This invention is in the field of hydrocarbon (i.e., oil and gas) production. Embodiments of this invention are more specifically directed to the analysis of hydrocarbons produced from each of multiple formations exploited by a common well.
It is commonplace, in modern production fields, for individual wells to produce hydrocarbons (i.e., oil and natural gas) from multiple formations in the earth, by way of perforations in the wellbore at various depths along its length. Knowledge of the hydrocarbon output produced from each of these multiple formations is extremely useful information in managing individual wells, and in managing the exploitation of the reservoir as a whole. In addition, in some locations, regulations require the allocation of production to individual formations for the payment of royalties. Typically, only the commingled flow rate from of the formations produced by the well is available, because there is often no economically practical way to directly measure the production from the individual formations. This difficulty is especially true in those formations referred to in the art as “tight gas formations”, in which the gas-bearing strata are not well-defined, and in which open hole production techniques are used (with all perforations open along the producing length of the wellbore).

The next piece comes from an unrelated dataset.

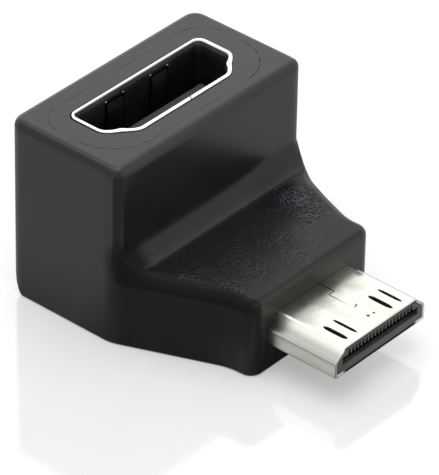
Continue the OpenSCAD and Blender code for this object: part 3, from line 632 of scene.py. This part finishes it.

As such, sampled measurement of the output of the individual formations is the usual basis for allocating the commingled flow among the individual producing formations. A typical conventional approach to this allocation involves limiting the produced oil and gas to that from a single one of the formations along the wellbore, in isolation from the other formations, for example by inserting packers along the wellbore. Once isolated, any flow to the surface from that formation is measured. The formation is then stimulated and the flow from the isolated formation is then measured over a period of hours (e.g., eight to twelve hours) directly after that stimulation. This flow will be at a higher pressure than under normal producing conditions, which enables the analyst to estimate a flow versus pressure characteristic for the formation. These measurements are repeated for each of the formations into which the wellbore extends, in isolation from the other formations. One can then estimate the allocation from each of the multiple formations, for a measured commingled flow rate, from a combination of these estimated characteristics.
However, this conventional method has several disadvantages. One significant disadvantage is that the allocation measurement is not made under the actual flow conditions of production into a pipeline. As such, the effects of pipeline backpressure, and of differences in the flow path presented by production and pipeline tubing, are not included in the measurement and estimation. In addition, this measurement and allocation method is typically only performed once during the life of the well, because of the high cost of performing the test, including the loss of production. Changes in production from the various formations over time are thus not considered in this conventional allocation technique. In other words, error is inherently present in the original flow rate allocation, and this error is not only maintained over the life of the well cascades to other calculations for the well.
Another conventional approach to allocation of production among multiple formations is to measure the oil and gas flow for an extended period, such as thirty days, after the well has been completed to the depth of each formation. By way of subtraction of each formation's contribution as the next stage of the well is completed, one can arrive at an estimate of the relative contributions of each formation to the commingled flow. However, this approach is also subject to substantial error, considering that the pressure at which the earlier measurements are made can change as the well is completed at additional formations. In addition, this measurement approach is also performed only at the initial completion of the well, and as such cannot comprehend changes in production over time.
Differences in the compositional attributes of gas produced from different formations are observable. One such gas composition attribute that can differ among formations is the concentration of heavy isotopes of carbon and hydrogen in the gas itself. For example, the ratios of heavy carbon 13C to stable carbon 12C, and of heavy hydrogen 2H (or deuterium, D) to stable hydrogen 1H, in each of several gas components (methane, ethane, propane, isobutane, n-butane, etc.), depend on the manner and era in which the gas was formed, and thus from formation to formation. These isotopic concentration ratios are measurable to a high degree of accuracy, by conventional equipment.
Accordingly, the allocation of production between two formations that produce through the same well, using isotopic concentration ratios, is known in the art. In a conventional approach, the isotopic concentration ratios in one or more gas components are measured from each of the two formations, individually. Endpoints of a “mixing curve” between the two formations are derived from the measured elemental isotope ratio (e.g., 13C to 12C) for a gas component (e.g., ethane, or “C2”) for the two cases of 100% production from each of the formations. Either by assuming a linear relationship between these endpoints, or by otherwise deriving a function between these endpoints, a mixing curve of the production percentage from one of the formations as a function of measured commingled isotopic concentration ratio can be derived. One can obtain the relative allocation of gas production from the two formations based on samples of the commingled production gas. This conventional allocation method can also be used for allocating oil production, as the isotopic concentrations of natural gas entrained in the oil output can be analyzed in this manner.
However, it has been observed, according to this invention, that a given formation can have various producing regions, at different depths, and that these producing regions can exhibit isotopic concentrations that vary significantly among one another. For such formations, conventional isotopic allocation methods have been observed to involve significant error, because of the spread of the values of isotopic concentration within the formation.
In addition, this simple method does not work in the case of commingled flow from more than two formations, because it does not yield a unique allocation result from the measured isotope ratio of the commingled flow from three or more formations.